# not new to forums but new to this one



## PyroNismo2000 (Jun 28, 2004)

Greetings,
I'm AC.Callaway and my wife's Name is Jennifer, we own 3 cats.....well let me refraze that our 3 cats own us. me and my wife are into the car show scene and enjoy fixing up our rides. and our cats are into cat food,sleeping ,meowing,beggin, laying in the window, and running around the house like wild animals. but they are inside cats.

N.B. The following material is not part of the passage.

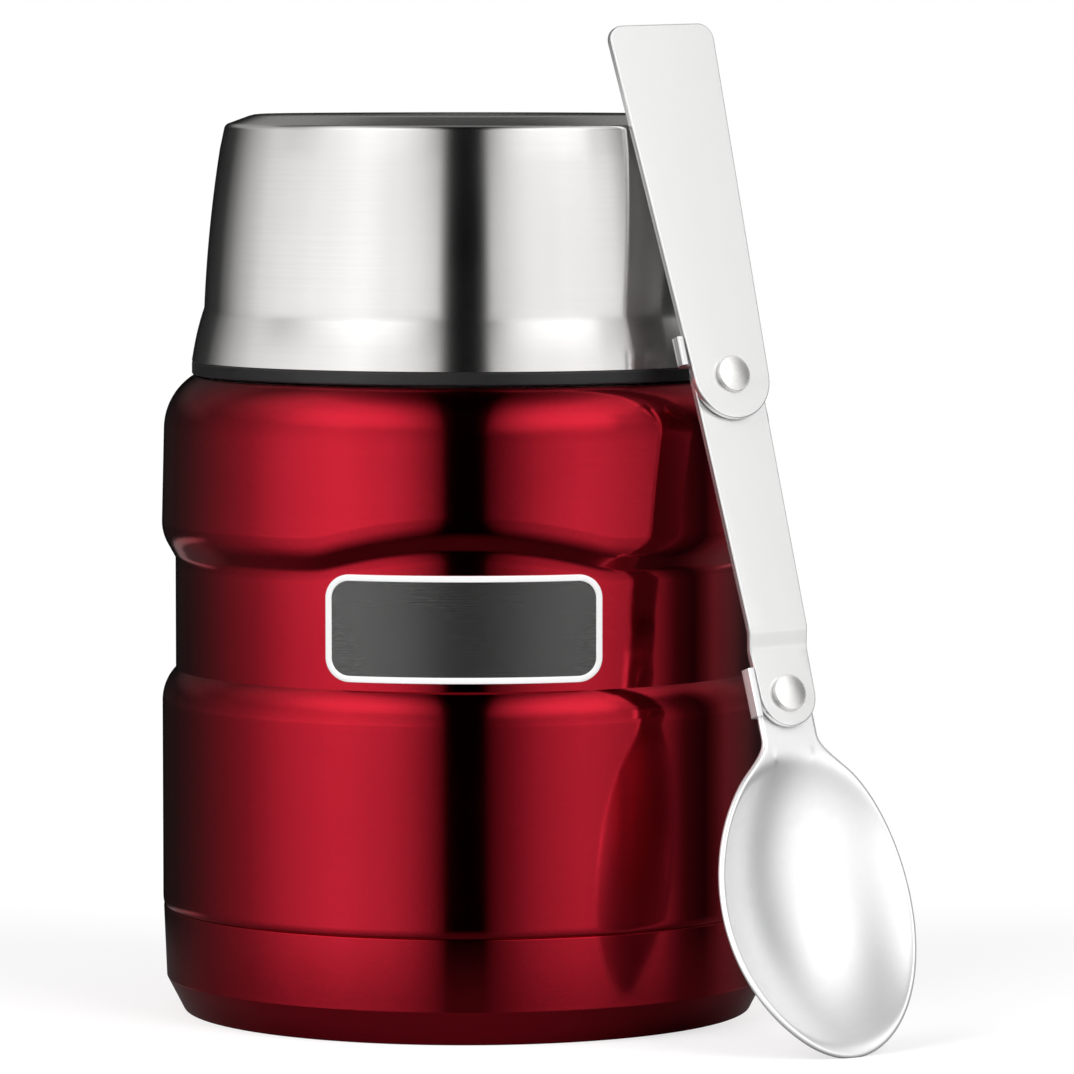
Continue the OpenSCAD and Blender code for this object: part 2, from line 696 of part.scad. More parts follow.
module spoon_handle() color(STEEL) spoon_place() translate([0, arm_l, 0]) difference() {
    union() {
        translate([0, 0, handle_n]) linear_extrude(sheet_t) handle_outline();
        translate([0, 0, handle_n - boss_h]) cylinder(r = boss_r, h = boss_h);
    }
    cylinder(r = rivet_r + turn_fit, h = handle_n + sheet_t + OVER);
}

// A rivet through two plates: clenched tail, shank and domed head. n0 is the back of the
// lower plate, and n1 is the front of the upper one.
module rivet(n0, n1) color(STEEL) rotate_extrude() {
    head = n1 + rivet_play;
    dome_r = (pow(rivet_head_r, 2) + pow(rivet_head_h, 2)) / (2 * rivet_head_h);
    ring2d(0, rivet_r, n0 - tail_h, head + rivet_head_h / 2);
    ring2d(0, rivet_head_r, n0 - tail_h, n0);
    intersection() {
        translate([0, head + rivet_head_h - dome_r]) circle(r = dome_r);
        ring2d(0, rivet_head_r, head, head + rivet_head_h);
    }
}

module rivet_lower() spoon_place() rivet(0, arm_low_n + sheet_t);
module rivet_upper() spoon_place() translate([0, arm_l, 0]) rivet(arm_top_n, handle_n + sheet_t);

// ---- what is drawn -------------------------------------------------------------------

outer_shell();
base_cup();
base_cover();
seal_plug();
getter();
inner_vessel();
foil_wrap();
badge_frame();
badge_face();
stopper_body();
stopper_base();
stopper_foam();
stopper_gasket();
lid_shell();
lid_bowl();
spoon_scoop();
rivet_lower();
spoon_arm();
rivet_upper();
spoon_handle();
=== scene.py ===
"""An insulated food jar with a bowl lid, a stopper and a folding spoon, dressed round its
CAD frame. Shapes are worked out in millimetres and built in metres, +Z up. The jar's axis
is Z, and the spoon is built in its own frame: +Y from tip to handle, +Z forward."""

import json
import math

import bmesh
import bpy
from mathutils import Matrix, Vector
from mathutils.geometry import tessellate_polygon


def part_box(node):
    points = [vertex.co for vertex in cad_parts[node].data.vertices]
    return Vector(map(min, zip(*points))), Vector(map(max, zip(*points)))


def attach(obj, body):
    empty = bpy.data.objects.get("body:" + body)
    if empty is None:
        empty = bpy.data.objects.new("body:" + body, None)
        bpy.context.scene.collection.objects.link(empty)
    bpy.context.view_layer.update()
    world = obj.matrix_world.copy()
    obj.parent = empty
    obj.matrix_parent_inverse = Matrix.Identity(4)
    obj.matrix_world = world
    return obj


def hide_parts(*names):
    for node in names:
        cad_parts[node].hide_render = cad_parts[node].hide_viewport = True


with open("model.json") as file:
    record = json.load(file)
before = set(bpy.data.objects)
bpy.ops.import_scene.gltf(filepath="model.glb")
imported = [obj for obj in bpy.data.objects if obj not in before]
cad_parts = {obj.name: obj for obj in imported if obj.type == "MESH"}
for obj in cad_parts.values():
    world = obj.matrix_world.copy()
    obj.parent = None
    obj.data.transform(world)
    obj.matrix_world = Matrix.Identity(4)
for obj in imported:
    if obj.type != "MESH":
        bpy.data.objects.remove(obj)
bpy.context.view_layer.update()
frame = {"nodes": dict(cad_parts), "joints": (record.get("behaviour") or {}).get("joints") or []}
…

Ditzy is a one year old female calico, Jinx is a one year old Siamese,And Kodack is a 8 yr old 19 lb.gray tabby. me and my wife are looking forward to chatting with everyone about their four legged friends .


----------



## Padunk (Oct 20, 2003)

A siamese and a calico... good mix. :wink: 

Welcome to the forum, and don't forget to post pictures of all three of your kitties.


----------



## Mike (Jan 27, 2004)

Greetings, AC & Jennifer. Welcome to the Cat Forum. I'm siding with Rob on this, be sure to post some pictures of your kitties. (And maybe some links to pictures of your rides, too...)

Peace,
Mike


----------



## Aonir (Aug 18, 2003)

Welcome to Cat Forum


----------



## CatAholic (May 19, 2004)

A Big How do, to you AC and your dear wife Jennifer!  I love the name Ditzy for a cat (though I think I may resemble that remark at times : )
Great to hear your story about your dear kittys and we truly look forward to hearing more from you! A big meow and hug to your babys !


----------



## PyroNismo2000 (Jun 28, 2004)

thanks for the warm welcome. we hope to have pics soon of our little fuzzballs soon, i'm sure Jennifer will have fun trying to get some good pics of them to put on the site for everyone to enjoy. and mike you can see my truck posted all over Nissanminis.com and here's Jennifers cars.http://www.streetsourcemag.com/ViewOwnerProfile.aspx?ProfileID=28244


----------



## CatAholic (May 19, 2004)

Whoa........ Checked out your site,SWEET wheels!!!!


----------



## CyberPet (May 12, 2004)

I'm not much for cars, but hubby is (trained mechanic)... so I vote for photos of your cats and hubby votes for pictures of your cars. WELCOME!!


----------



## Ioana (Jul 12, 2003)

Welcome to the forum, AC !


----------



## Lori (Jun 8, 2003)

Welcome to Cat forum! You are so right - we don't own cats, cats own us! 8)


----------



## kitkat (Sep 22, 2003)

Welcome to the forum! Saw the cool rides, I have an Acura Tl I want to fix up, but never got around to. See you around :lol:


----------



## Annissa (Dec 9, 2003)

Welcome to the forum.


----------